**What is being asked:**
Keep only the lines where "axes" appears.

____ Data shown

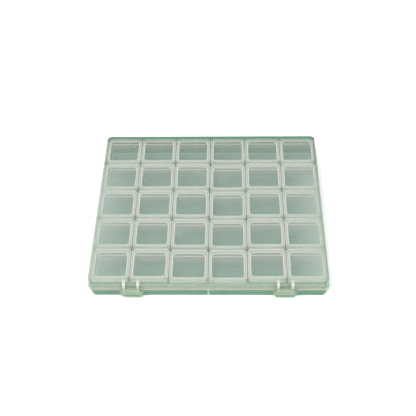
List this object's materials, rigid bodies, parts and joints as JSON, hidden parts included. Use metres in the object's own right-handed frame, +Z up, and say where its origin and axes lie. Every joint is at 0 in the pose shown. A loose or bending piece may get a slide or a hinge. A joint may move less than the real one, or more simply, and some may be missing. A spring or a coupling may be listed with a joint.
{
  "type": "compartment storage box",
  "caption": "Shallow clear plastic case with a hinged lid and two front latches, holding loose flip-top boxes for small parts.",
  "frame": {"origin": "middle of the case's underside, on the surface that it stands on", "axes": "+X along the front to the right as seen from the front, +Y from the latches to the hinged back, +Z up"},
  "size_m": [0.2144, 0.1893, 0.0237],
  "materials": {
    "case_plastic": "clear, slightly green, glossy",
    "cover_plastic": "clear, slightly green, glossy",
    "tub_plastic": "clear, slightly green, glossy",
    "latch_plastic": "clear, slightly green, glossy"
  },
  "bodies": {
    "case": {"case_base": "case_plastic", "tub_r1_c1": "tub_plastic", "tub_r1_c2": "tub_plastic", "tub_r1_c3": "tub_plastic", "tub_r1_c4": "tub_plastic", "tubs_r1_c5_c6": "tub_plastic", "tub_r2_c1": "tub_plastic", "tub_r2_c2": "tub_plastic", "tub_r2_c3": "tub_plastic", "tub_r2_c4": "tub_plastic", "tubs_r2_c5_c6": "tub_plastic", "tub_r3_c1": "tub_plastic", "tub_r3_c2": "tub_plastic", "tub_r3_c3": "tub_plastic", "tub_r3_c4": "tub_plastic", "tubs_r3_c5_c6": "tub_plastic", "tub_r4_c1": "tub_plastic", "tub_r4_c2": "tub_plastic", "tub_r4_c3": "tub_plastic", "tub_r4_c4": "tub_plastic", "tubs_r4_c5_c6": "tub_plastic", "tub_r5_c1": "tub_plastic", "tub_r5_c2": "tub_plastic", "tub_r5_c3": "tub_plastic", "tub_r5_c4": "tub_plastic", "tub_r5_c5": "tub_plastic", "tub_r5_c6": "tub_plastic"},
    "case_lid": {"case_lid": "case_plastic"},
    "latch_left": {"latch_left": "latch_plastic"},
    "latch_right": {"latch_right": "latch_plastic"},
    "cover_r1_c1": {"cover_r1_c1": "cover_plastic"},
    "cover_r1_c2": {"cover_r1_c2": "cover_plastic"},
    "cover_r1_c3": {"cover_r1_c3": "cover_plastic"},
    "cover_r1_c4": {"cover_r1_c4": "cover_plastic"},
    "cover_r1_c5": {"cover_r1_c5": "cover_plastic"},
    "cover_r1_c6": {"cover_r1_c6": "cover_plastic"},
    "cover_r2_c1": {"cover_r2_c1": "cover_plastic"},
    "cover_r2_c2": {"cover_r2_c2": "cover_plastic"},
    "cover_r2_c3": {"cover_r2_c3": "cover_plastic"},
    "cover_r2_c4": {"cover_r2_c4": "cover_plastic"},
    "cover_r2_c5": {"cover_r2_c5": "cover_plastic"},
    "cover_r2_c6": {"cover_r2_c6": "cover_plastic"},
    "cover_r3_c1": {"cover_r3_c1": "cover_plastic"},
    "cover_r3_c2": {"cover_r3_c2": "cover_plastic"},
    "cover_r3_c3": {"cover_r3_c3": "cover_plastic"},
    "cover_r3_c4": {"cover_r3_c4": "cover_plastic"},
    "cover_r3_c5": {"cover_r3_c5": "cover_plastic"},
    "cover_r3_c6": {"cover_r3_c6": "cover_plastic"},
    "cover_r4_c1": {"cover_r4_c1": "cover_plastic"},
    "cover_r4_c2": {"cover_r4_c2": "cover_plastic"},
    "cover_r4_c3": {"cover_r4_c3": "cover_plastic"},
    "cover_r4_c4": {"cover_r4_c4": "cover_plastic"},
    "cover_r4_c5": {"cover_r4_c5": "cover_plastic"},
    "cover_r4_c6": {"cover_r4_c6": "cover_plastic"},
    "cover_r5_c1": {"cover_r5_c1": "cover_plastic"},
    "cover_r5_c2": {"cover_r5_c2": "cover_plastic"},
    "cover_r5_c3": {"cover_r5_c3": "cover_plastic"},
    "cover_r5_c4": {"cover_r5_c4": "cover_plastic"},
    "cover_r5_c5": {"cover_r5_c5": "cover_plastic"},
    "cover_r5_c6": {"cover_r5_c6": "cover_plastic"}
  },
  "joints": [
    {"name": "lid_hinge", "type": "hinge", "parent": "case", "child": "case_lid", "pos_m": [0, 0.09295, 0.012], "axis": [-1, 0, 0], "range_deg": [0, 180]},
    {"name": "latch_left_hinge", "type": "hinge", "parent": "case_lid", "child": "latch_left", "pos_m": [-0.068, -0.09225, 0.0136], "axis": [-1, 0, 0], "range_deg": [0, 110]},
    {"name": "latch_right_hinge", "type": "hinge", "parent": "case_lid", "child": "latch_right", "pos_m": [0.068, -0.09225, 0.0136], "axis": [-1, 0, 0], "range_deg": [0, 110]},
    {"name": "cover_r1_c1_hinge", "type": "hinge", "parent": "case", "child": "cover_r1_c1", "pos_m": [-0.0875, 0.0839, 0.0188], "axis": [-1, 0, 0], "range_deg": [0, 95]},
    {"name": "cover_r1_c2_hinge", "type": "hinge", "parent": "case", "child": "cover_r1_c2", "pos_m": [-0.0525, 0.0839, 0.0188], "axis": [-1, 0, 0], "range_deg": [0, 95]},
    {"name": "cover_r1_c3_hinge", "type": "hinge", "parent": "case", "child": "cover_r1_c3", "pos_m": [-0.0175, 0.0839, 0.0188], "axis": [-1, 0, 0], "range_deg": [0, 95]},
    {"name": "cover_r1_c4_hinge", "type": "hinge", "parent": "case", "child": "cover_r1_c4", "pos_m": [0.0175, 0.0839, 0.0188], "axis": [-1, 0, 0], "range_deg": [0, 95]},
    {"name": "cover_r1_c5_hinge", "type": "hinge", "parent": "case", "child": "cover_r1_c5", "pos_m": [0.0525, 0.0839, 0.0188], "axis": [-1, 0, 0], "range_deg": [0, 95]},
    {"name": "cover_r1_c6_hinge", "type": "hinge", "parent": "case", "child": "cover_r1_c6", "pos_m": [0.0875, 0.0839, 0.0188], "axis": [-1, 0, 0], "range_deg": [0, 95]},
    {"name": "cover_r2_c1_hinge", "type": "hinge", "parent": "case", "child": "cover_r2_c1", "pos_m": [-0.0875, 0.0489, 0.0188], "axis": [-1, 0, 0], "range_deg": [0, 95]},
    {"name": "cover_r2_c2_hinge", "type": "hinge", "parent": "case", "child": "cover_r2_c2", "pos_m": [-0.0525, 0.0489, 0.0188], "axis": [-1, 0, 0], "range_deg": [0, 95]},
    {"name": "cover_r2_c3_hinge", "type": "hinge", "parent": "case", "child": "cover_r2_c3", "pos_m": [-0.0175, 0.0489, 0.0188], "axis": [-1, 0, 0], "range_deg": [0, 95]},
    {"name": "cover_r2_c4_hinge", "type": "hinge", "parent": "case", "child": "cover_r2_c4", "pos_m": [0.0175, 0.0474, 0.0188], "axis": [-1, 0, 0], "range_deg": [0, 95]},
    {"name": "cover_r2_c5_hinge", "type": "hinge", "parent": "case", "child": "cover_r2_c5", "pos_m": [0.0525, 0.0489, 0.0188], "axis": [-1, 0, 0], "range_deg": [0, 95]},
    {"name": "cover_r2_c6_hinge", "type": "hinge", "parent": "case", "child": "cover_r2_c6", "pos_m": [0.0875, 0.0489, 0.0188], "axis": [-1, 0, 0], "range_deg": [0, 95]},
    {"name": "cover_r3_c1_hinge", "type": "hinge", "parent": "case", "child": "cover_r3_c1", "pos_m": [-0.0875, 0.0139, 0.0188], "axis": [-1, 0, 0], "range_deg": [0, 95]},
    {"name": "cover_r3_c2_hinge", "type": "hinge", "parent": "case", "child": "cover_r3_c2", "pos_m": [-0.0525, 0.0139, 0.0188], "axis": [-1, 0, 0], "range_deg": [0, 95]},
    {"name": "cover_r3_c3_hinge", "type": "hinge", "parent": "case", "child": "cover_r3_c3", "pos_m": [-0.0175, 0.0139, 0.0188], "axis": [-1, 0, 0], "range_deg": [0, 95]},
    {"name": "cover_r3_c4_hinge", "type": "hinge", "parent": "case", "child": "cover_r3_c4", "pos_m": [0.0175, 0.0121, 0.0188], "axis": [-1, 0, 0], "range_deg": [0, 95]},
    {"name": "cover_r3_c5_hinge", "type": "hinge", "parent": "case", "child": "cover_r3_c5", "pos_m": [0.0525, 0.0139, 0.0188], "axis": [-1, 0, 0], "range_deg": [0, 95]},
    {"name": "cover_r3_c6_hinge", "type": "hinge", "parent": "case", "child": "cover_r3_c6", "pos_m": [0.0875, 0.0139, 0.0188], "axis": [-1, 0, 0], "range_deg": [0, 95]},
    {"name": "cover_r4_c1_hinge", "type": "hinge", "parent": "case", "child": "cover_r4_c1", "pos_m": [-0.0875, -0.0211, 0.0188], "axis": [-1, 0, 0], "range_deg": [0, 95]},
    {"name": "cover_r4_c2_hinge", "type": "hinge", "parent": "case", "child": "cover_r4_c2", "pos_m": [-0.0525, -0.0211, 0.0188], "axis": [-1, 0, 0], "range_deg": [0, 95]},
    {"name": "cover_r4_c3_hinge", "type": "hinge", "parent": "case", "child": "cover_r4_c3", "pos_m": [-0.0175, -0.0216, 0.0188], "axis": [-1, 0, 0], "range_deg": [0, 95]},
    {"name": "cover_r4_c4_hinge", "type": "hinge", "parent": "case", "child": "cover_r4_c4", "pos_m": [0.0175, -0.0228, 0.0188], "axis": [-1, 0, 0], "range_deg": [0, 95]},
    {"name": "cover_r4_c5_hinge", "type": "hinge", "parent": "case", "child": "cover_r4_c5", "pos_m": [0.0525, -0.0211, 0.0188], "axis": [-1, 0, 0], "range_deg": [0, 95]},
    {"name": "cover_r4_c6_hinge", "type": "hinge", "parent": "case", "child": "cover_r4_c6", "pos_m": [0.0875, -0.0211, 0.0188], "axis": [-1, 0, 0], "range_deg": [0, 95]},
    {"name": "cover_r5_c1_hinge", "type": "hinge", "parent": "case", "child": "cover_r5_c1", "pos_m": [-0.0875, -0.0561, 0.0188], "axis": [-1, 0, 0], "range_deg": [0, 95]},
    {"name": "cover_r5_c2_hinge", "type": "hinge", "parent": "case", "child": "cover_r5_c2", "pos_m": [-0.0525, -0.0561, 0.0188], "axis": [-1, 0, 0], "range_deg": [0, 95]},
    {"name": "cover_r5_c3_hinge", "type": "hinge", "parent": "case", "child": "cover_r5_c3", "pos_m": [-0.0175, -0.0574, 0.0188], "axis": [-1, 0, 0], "range_deg": [0, 95]},
    {"name": "cover_r5_c4_hinge", "type": "hinge", "parent": "case", "child": "cover_r5_c4", "pos_m": [0.0175, -0.0577, 0.0188], "axis": [-1, 0, 0], "range_deg": [0, 95]},
    {"name": "cover_r5_c5_hinge", "type": "hinge", "parent": "case", "child": "cover_r5_c5", "pos_m": [0.0525, -0.0561, 0.0188], "axis": [-1, 0, 0], "range_deg": [0, 95]},
    {"name": "cover_r5_c6_hinge", "type": "hinge", "parent": "case", "child": "cover_r5_c6", "pos_m": [0.0875, -0.0561, 0.0188], "axis": [-1, 0, 0], "range_deg": [0, 95]}
  ],
  "couplings": [
    {"joint": "cover_r1_c1_hinge", "follows": "lid_hinge", "ratio": 0.52778},
    {"joint": "cover_r1_c2_hinge", "follows": "lid_hinge", "ratio": 0.52778},
    {"joint": "cover_r1_c3_hinge", "follows": "lid_hinge", "ratio": 0.52778},
    {"joint": "cover_r1_c4_hinge", "follows": "lid_hinge", "ratio": 0.52778},
    {"joint": "cover_r1_c5_hinge", "follows": "lid_hinge", "ratio": 0.52778},
    {"joint": "cover_r1_c6_hinge", "follows": "lid_hinge", "ratio": 0.52778},
    {"joint": "cover_r2_c1_hinge", "follows": "lid_hinge", "ratio": 0.52778},
    {"joint": "cover_r2_c2_hinge", "follows": "lid_hinge", "ratio": 0.52778},
    {"joint": "cover_r2_c3_hinge", "follows": "lid_hinge", "ratio": 0.52778},
    {"joint": "cover_r2_c4_hinge", "follows": "lid_hinge", "ratio": 0.52778},
    {"joint": "cover_r2_c5_hinge", "follows": "lid_hinge", "ratio": 0.52778},
    {"joint": "cover_r2_c6_hinge", "follows": "lid_hinge", "ratio": 0.52778},
    {"joint": "cover_r3_c1_hinge", "follows": "lid_hinge", "ratio": 0.52778},
    {"joint": "cover_r3_c2_hinge", "follows": "lid_hinge", "ratio": 0.52778},
    {"joint": "cover_r3_c3_hinge", "follows": "lid_hinge", "ratio": 0.52778},
    {"joint": "cover_r3_c4_hinge", "follows": "lid_hinge", "ratio": 0.52778},
    {"joint": "cover_r3_c5_hinge", "follows": "lid_hinge", "ratio": 0.52778},
    {"joint": "cover_r3_c6_hinge", "follows": "lid_hinge", "ratio": 0.52778},
    {"joint": "cover_r4_c1_hinge", "follows": "lid_hinge", "ratio": 0.52778},
    {"joint": "cover_r4_c2_hinge", "follows": "lid_hinge", "ratio": 0.52778},
    {"joint": "cover_r4_c3_hinge", "follows": "lid_hinge", "ratio": 0.52778},
    {"joint": "cover_r4_c4_hinge", "follows": "lid_hinge", "ratio": 0.52778},
    {"joint": "cover_r4_c5_hinge", "follows": "lid_hinge", "ratio": 0.52778},
    {"joint": "cover_r4_c6_hinge", "follows": "lid_hinge", "ratio": 0.52778},
    {"joint": "cover_r5_c1_hinge", "follows": "lid_hinge", "ratio": 0.52778},
    {"joint": "cover_r5_c2_hinge", "follows": "lid_hinge", "ratio": 0.52778},
    {"joint": "cover_r5_c3_hinge", "follows": "lid_hinge", "ratio": 0.52778},
    {"joint": "cover_r5_c4_hinge", "follows": "lid_hinge", "ratio": 0.52778},
    {"joint": "cover_r5_c5_hinge", "follows": "lid_hinge", "ratio": 0.52778},
    {"joint": "cover_r5_c6_hinge", "follows": "lid_hinge", "ratio": 0.52778}
  ]
}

________

**Full response:**
List this object's materials, rigid bodies, parts and joints as JSON, hidden parts included. Use metres in the object's own right-handed frame, +Z up, and say where its origin and axes lie. Every joint is at 0 in the pose shown. A loose or bending piece may get a slide or a hinge. A joint may move less than the real one, or more simply, and some may be missing. A spring or a coupling may be listed with a joint.
  "frame": {"origin": "middle of the case's underside, on the surface that it stands on", "axes": "+X along the front to the right as seen from the front, +Y from the latches to the hinged back, +Z up"},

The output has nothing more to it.